When you really think about it, whether you're playing with men or women, a lot of the confidence game deals with how well you know the game, how well you hit the ball and how well you keep up. Wendy Simmons, the pro at Indian Mound Golf Course in Center Ossipee, New Hamp., says, "I've played with men who don't want to play with women and I've played with men who are intimated when they play with a woman who can out-hit them. What I really care about is that the people I play with, men or women, keep the game moving, know how to hit the ball and don't take 55 stokes to reach the first green."
"I think it is really more about the person than gender," says travel and golf writer, Cori Kenicer, President of Southwest Golf Media Association based in Scottsdale, Arizona. "I love to watch my favorite golf partner, Joe, hit those 280-yard drives that soar into the distance. We always have a relaxed, fun round."
"Developing a level of confidence is what's important for someone to feel neutral about who you play with," says Sandra L. Jaskol, director of instruction, The Ridge at Back Brook, a new Tom Fazio-designed course in Ringoes, New Jersey. "Men will buy a golf club and women will take a lesson. Women bond with women and until they're more confident. As they get more sure of themselves they will branch out and play in competitions and with men. Competency breeds confidence."

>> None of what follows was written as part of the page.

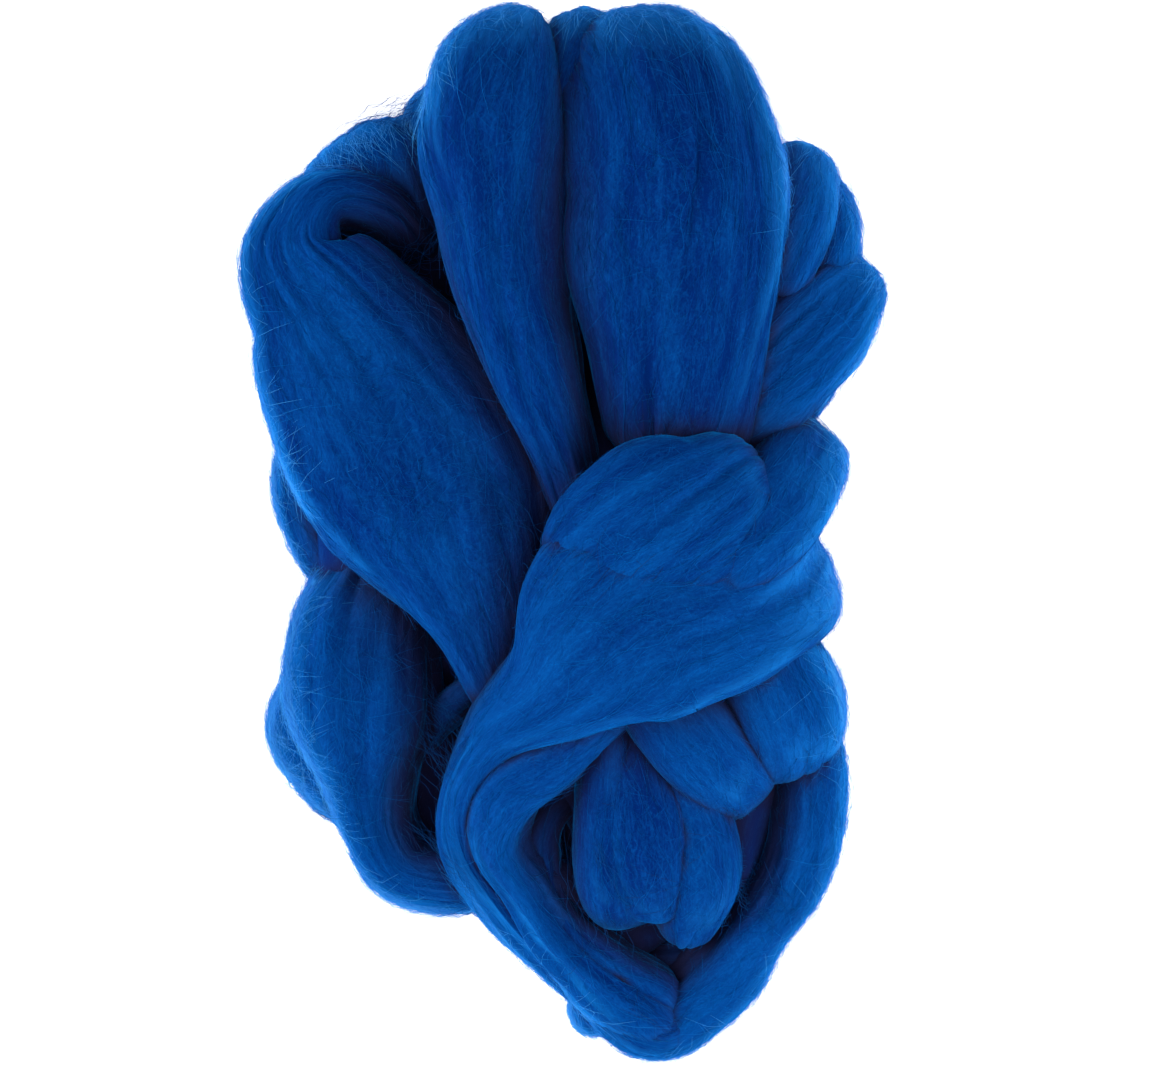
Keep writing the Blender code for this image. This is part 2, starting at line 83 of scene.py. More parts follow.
# Each pass is read from one end to the other. x, y and z are the middle of a section above the
# surface, width and height its size, in mm, and roll turns it about the path, in degrees. The
# outside of a fold is always the upper side of its pass.
PASSES = {
    # folds underneath, which the rest lies on
    "bed_left": ((-22, 92, 13, 36, 24), (-44, 55, 15, 46, 31), (-46, 15, 17, 44, 36),
        (-42, -30, 16, 44, 32), (-36, -70, 10, 34, 18), (-34, -88, 9, 20, 16)),
    "bed_middle": ((10, 108, 16, 40, 30), (6, 60, 17, 56, 36), (-2, 0, 17, 60, 36),
        (4, -60, 15, 44, 30), (22, -112, 8, 26, 15)),
    "bed_right": ((34, 94, 16, 30, 30), (45, 55, 17, 40, 36), (41, 5, 17, 48, 36),
        (43, -50, 17, 42, 36), (40, -98, 13, 24, 26)),
    "heart": ((8, 90, 28, 34, 26), (6, 45, 30, 44, 28), (12, -10, 40, 48, 32),
        (18, -50, 34, 50, 28), (20, -84, 22, 30, 22)),
    # lower folds that show at the edges
    "back_left_top": ((-38, 72, 21, 26, 20), (-46, 88, 26, 35, 22), (-50, 97.5, 20, 36, 20),
        (-46, 86, 12, 36, 22), (-34, 62, 12, 28, 20)),
    "back_top_tab": ((-24, 90, 26, 28, 20), (-30, 106, 25, 27, 18), (-32.5, 118, 24, 19, 14)),
    "back_left_edge": ((-64, 26, 15, 20, 20), (-67, 10, 16, 20, 20), (-62, -4, 16, 20, 20),
        (-52, -17, 14, 20, 18)),
    "back_right_upper": ((50, 58, 40, 22, 24), (59, 79, 40, 23, 26), (61, 90.5, 28, 22, 24),
        (57, 78, 16, 24, 26), (46, 58, 16, 24, 26)),
    "back_right_outer": ((58, 56, 31, 20, 22), (65, 74, 31, 20, 22), (65.5, 82, 22, 18, 20, 25),
        (66, 72, 13, 20, 22), (58, 50, 13, 20, 22)),
    "back_right_lower": ((34, 24, 43, 34, 22), (49, 40, 44, 38, 26), (65, 54.5, 40, 35, 27),
        (72.5, 63, 29, 27, 26), (67, 58, 17, 28, 26), (56, 42, 15, 34, 28), (34, 26, 15, 28, 28)),
    "lower_left_outer": ((-50, -28, 12, 18, 20), (-60.5, -40, 12, 19, 22), (-66, -50, 12, 20, 22),
        (-59.5, -63, 12, 17, 20), (-48, -74, 12, 16, 18)),
    "lower_left": ((-42, 2, 18, 26, 24), (-48, -12, 20, 30, 28), (-52, -28, 23, 36, 36),
        (-52.5, -44, 24, 37, 40), (-52, -60, 20, 26, 34), (-50, -75, 16, 19, 28),
        (-43, -87.5, 14, 18, 26), (-30, -91, 13, 18, 22), (-12, -88, 12, 18, 20)),
    "gap_stub": ((-13, -35, 33, 9, 10), (-20, -39, 33, 11, 11), (-27, -44, 31, 12, 12),
        (-32, -50, 27, 11, 11), (-35, -56, 21, 9, 9)),
    "bottom_stub": ((20, -108, 10, 14, 16), (11, -119, 8, 15, 16), (9, -126, 8, 13, 15),
        (11, -133, 7, 10, 12)),
    # the broad fold on the left, and the short ones on the lower right
    "left_sweep": ((0, -62, 24, 16, 16), (-13, -41, 38, 19, 20), (-19, -17, 44, 40, 25, -5),
        (-29, 9, 45, 63, 28, -9), (-47, 36, 43, 61, 28, -9), (-60, 57, 41, 46, 27, -6),
        (-68, 73, 38, 31, 26), (-62, 84, 36, 20, 25), (-52, 83, 32, 16, 22), (-45, 76, 26, 12, 18),
        (-43, 69, 18, 9, 14)),
    "tongue_right": ((12, -36, 38, 18, 18), (20, -56, 39, 24, 20), (29, -73, 38, 29, 24),
        (33, -86, 34, 27, 26), (32.5, -97, 27, 20, 22), (31, -107, 20, 12, 16)),
    "tongue_join": ((11, -46, 40, 20, 18), (17, -62, 43, 24, 19), (20, -78, 41, 25, 20),
        (22.5, -90, 34, 20, 20), (24, -99, 26, 13, 18)),
    "tongue_left": ((9, -34, 40, 16, 18), (12, -56, 43, 18, 20), (13, -76, 40, 20, 24),
        (14.5, -88, 33, 21, 24), (16, -93, 23, 18, 20), (12, -80, 16, 16, 16)),
    "lobe_low": ((14, -24, 46, 22, 22), (27, -42, 49, 25, 24), (38, -55, 45, 26, 25),
        (44, -62, 34, 25, 22), (38, -52, 25, 22, 20)),
    "lobe_right": ((39, -14, 44, 22, 22), (51, -33, 48, 26, 24), (57, -44.5, 44, 28, 25),
        (58.5, -52.5, 32, 26, 22), (54, -44, 24, 22, 20)),
    # the loop at the foot of the bundle, and the strands inside it
    "right_loop": ((6, -116, 10, 16, 18), (25, -129, 10, 20, 20), (38, -120, 12, 22, 23),
        (49, -106, 15, 21, 27), (58.8, -91.5, 18, 21, 30), (63.8, -75.5, 20, 20, 32),
        (63.5, -58, 20, 18, 30), (56, -42, 18, 16, 24)),
    "loop_strand": ((20, -112, 8, 14, 14), (36, -109, 10, 15, 14), (46, -99, 9, 16, 13),
        (51, -86, 8, 18, 13), (52, -70, 8, 16, 13), (50, -54, 8, 12, 12)),
    "inner_strand": ((4, -60, 26, 14, 14), (-6, -76, 28, 12, 16), (-5, -90, 25, 13, 18),
        (2, -103, 21, 13, 20), (13, -113, 17, 14, 20), (25, -121, 13, 14, 18),
        (15, -120, 8, 13, 14)),
    "second_strand": ((16, -38, 48, 20, 16), (0, -53, 48, 18, 18), (-12, -64, 42, 13, 22),
        (-14.5, -77, 34, 13, 24), (-8, -91, 27, 19, 26), (1, -105, 21, 20, 25),
        (13, -117, 17, 18, 22), (23, -126, 12, 16, 18), (14, -121, 8, 14, 14)),
    # the two tall folds at the head
    "top_left": ((7, 2, 44, 14, 18), (1, 21, 49, 18, 25), (-6, 40, 52, 24, 31),
        (-12, 60, 53, 28, 35), (-15.5, 80, 53.5, 32, 36), (-17.5, 99, 52, 38, 36),
        (-16, 112, 48, 34, 34), (-14, 120, 36, 24, 32), (-17, 112, 22, 34, 30),
        (-18, 98, 17, 38, 32), (-10, 60, 16, 32, 30), (2, 22, 18, 24, 22)),
    "top_right": ((26, 16, 46, 34, 22), (28, 34, 52, 42, 29), (28.5, 50, 54, 49, 34),
        (28, 70, 55.5, 57, 38), (27.5, 90, 55, 57, 38), (23.5, 108, 51, 53, 36, -6),
        (18, 117.5, 38, 50, 34, -18), (23, 108, 23, 44, 32, -6), (27, 92, 18, 46, 34),
        (29, 60, 17, 46, 32), (24, 26, 18, 34, 24)),
    "head_join": ((-1, 78, 32, 20, 22), (-1, 98, 41, 24, 28), (2, 113.5, 42, 24, 30),
        (4, 122, 32, 24, 27), (-1, 108, 20, 24, 28), (-1, 90, 16, 20, 24)),
    # the length that wraps round the middle and runs down into the loop
    "wrap_hump": ((0, -14, 60, 22, 16), (9, -6, 65.5, 36, 20), (22, 1, 68.5, 41, 21),
        (36, 7.5, 66, 36, 20), (43.5, 12.5, 59, 26, 18), (46, 10, 50, 16, 14)),
    "wrap_corner": ((26, -13, 60, 16, 13), (40, -4.5, 64, 25, 16), (52.5, 6.5, 58, 25, 17),
        (61, 19.5, 39.5, 22, 17), (58.5, 17, 18, 22, 18), (42, -4, 20, 20, 16)),
    "wrap": ((34, -124, 9, 14, 14), (24, -129, 11, 19, 20), (11, -116.5, 14, 16, 22),
        (-1.5, -105.5, 17, 15.5, 24), (-13.5, -93.5, 22, 17, 25), (-23, -78, 30, 16, 26),
        (-23, -63, 39, 14, 25), (-15, -49, 50, 16, 24), (-1.5, -38.5, 60, 31, 22),
        (9, -27.5, 66, 52, 20), (20, -19, 68, 57, 20), (36, -14, 65, 52, 20),
        (50.5, -8.5, 54, 49, 20), (57.5, -1, 33, 48, 20), (52, -3, 15, 48, 20),
        (34, -4, 12, 40, 20)),
}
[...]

She's right. I take almost sadistic relish in remembering a game in Wales not long ago. I was one of just two women playing in a group of four foursomes over a five-day tournament. Everyone I played with up to that last day had been great. But I was aware of this one guy who had manipulated his way through the week quite successfully in order not to get paired with a, ahem, female. So here we are on a typically blustery day at Aberdovey Golf Club where the women's tee is just about a club's length from the men's tee and I am playing with this particular guy (you can only avoid the inevitable so long). He rips one off the tee. He's happy. I step up and bam, hit the drive of my life. It lands maybe an inch ahead of his. He walks over, looks at me, looks at my club and asks incredulously, "What did you use?" I hand him my new Yonex V-Mass 270 FL driver, he looks at it and says, "Good drive." Of course the fact I shanked the >next shot into the gorse didn't really matter. I felt great (and he was looking the other way). Confidence building.
Sure there are times when my golfing pals, Bill, Frank and Doug have forgotten I still have to tee off and have driven right by my tee towards their ball and I have to yell out, "Ahem, men. Heads up." But I never take this seriously. Men can be so forgetful. My friend Dick Middleton, the heavy hitting owner of Texoma Golf, Dallas, Texas, says, "If they (women) can only hit the ball 50 yards and then stumble around, that's one thing, but if they know the etiquette, keep up and can hit the ball, I have no problem."
Well, I feel the same way about men. True, I have witnessed more temper tantrums from the men's side than the women's. I have seen guys throw clubs, set fire to their golf shoes, dig their putters into the green after a missed putt, forget to count their penalties, have suddenly lost the ability to count. I've heard a medley of colorful language expletives my mother wouldn't like at all but have stiffled my impulse to tell them to go bite on a stick. Do I like playing with them? Nope.
Nice thing is, I don't have to. I have a choice. More than 90% of the men I have played with are fun, encouraging, high-fiving it when I make a long putt or a birdie; building my ego with shouts of "Great drive!" Confidence builders.
And I guess when as many women are playing the game as men, we can demand acceptance and etiquette on and off the course. Ask that the ladies shorts and shirts not be tucked into a corner of the pro shop. It all gets down to marketing and demand. Makes sense. If you have 90 men playing to every 10 women.... well, I get it.
We just need more women out there: women with attitude, women who think "Porsche." Women who remember, that if they win, they buy the drinks.